Cleaning: phase 9 of 10 (copy)
100.0% complete, 18810 GiB free; time: phase  0:00:19, total  0:01:33
 
Cleaning: phase 10 of 10 (summary)
100.0% complete, 18810 GiB free; time: phase  0:00:29, total  0:02:03

Other information about GC/cleaning

  1. Phase 1 (pre-enumeration) and 6 (enumeration) can take a long time when the following conditions are present:
    1. Poor Lp locality
    2. Very high global compression. If 2 DDRs consume the same amount of physical space (i.e. # of containers) and one DDR has x50 global compression and the other has x100 global compression, then the time it takes to enumerate the second DDR would be longer than the first DDR because we have a much larger logical space to traverse in the second DDR.
    3. Many small files
  2. The runtime of phase 1 and phase 6 depends on the logical size of the filesystem (i.e. Logical Bytes).
  3. The runtime of other phases depends on the physical size of the filesystem (i.e. # of containers in use).
  4. Performance bottleneck
    1. Before DD OS 4.5, index merge could be a performance bottleneck. This has been fixed in DD OS 4.5 and beyond.
    2. Pre-enumeration/enumeration/copy phases are the most time-consuming phases in GC/cleaning.
  5. Phase 9 (copy) can take a long time for the following cases:
    1. High live percentage of containers selected copy forward Not enough physical data deleted before running GC/cleaning. Possibly that GC/cleaning is being run more often than it should be.

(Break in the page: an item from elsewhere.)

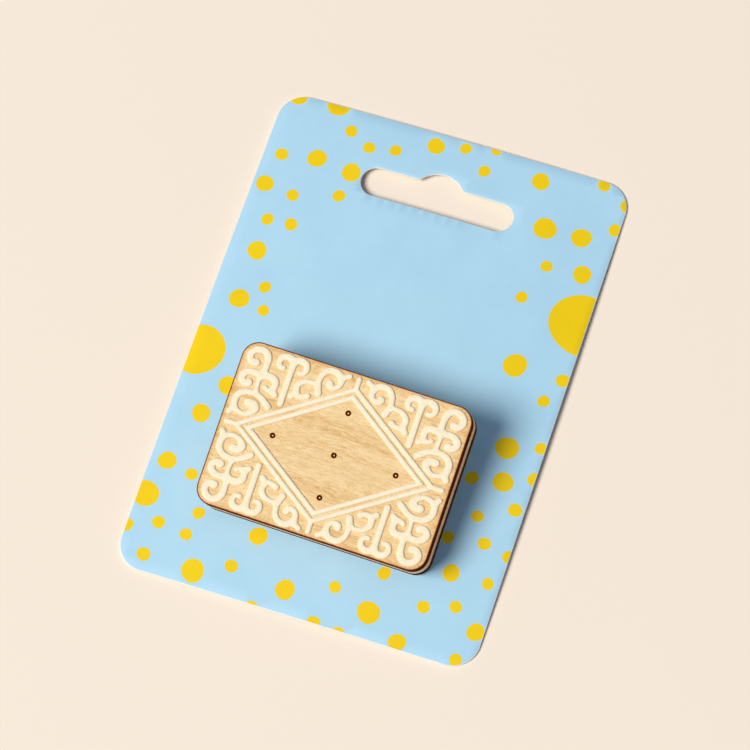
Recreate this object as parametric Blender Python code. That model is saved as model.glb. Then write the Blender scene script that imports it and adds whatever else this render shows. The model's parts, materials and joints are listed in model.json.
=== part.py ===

    2. Additional processing - Re-encryption, recompression, features, sketching
      1. Feature is introduced in 5.0 and beyond. Upgrade from pre-5.0 to 5.0 and beyond will experience slowness in the first round of GC/cleaning since features are computed in each container.
      2. Enable delta replication requires sketch. GC/cleaning will need an extra cycle to recompute sketch during the copy phase.
      3. Gz local compression is significantly more expensive than Lz.
      4. The cost of encryption and key rotation (5.2) is significant.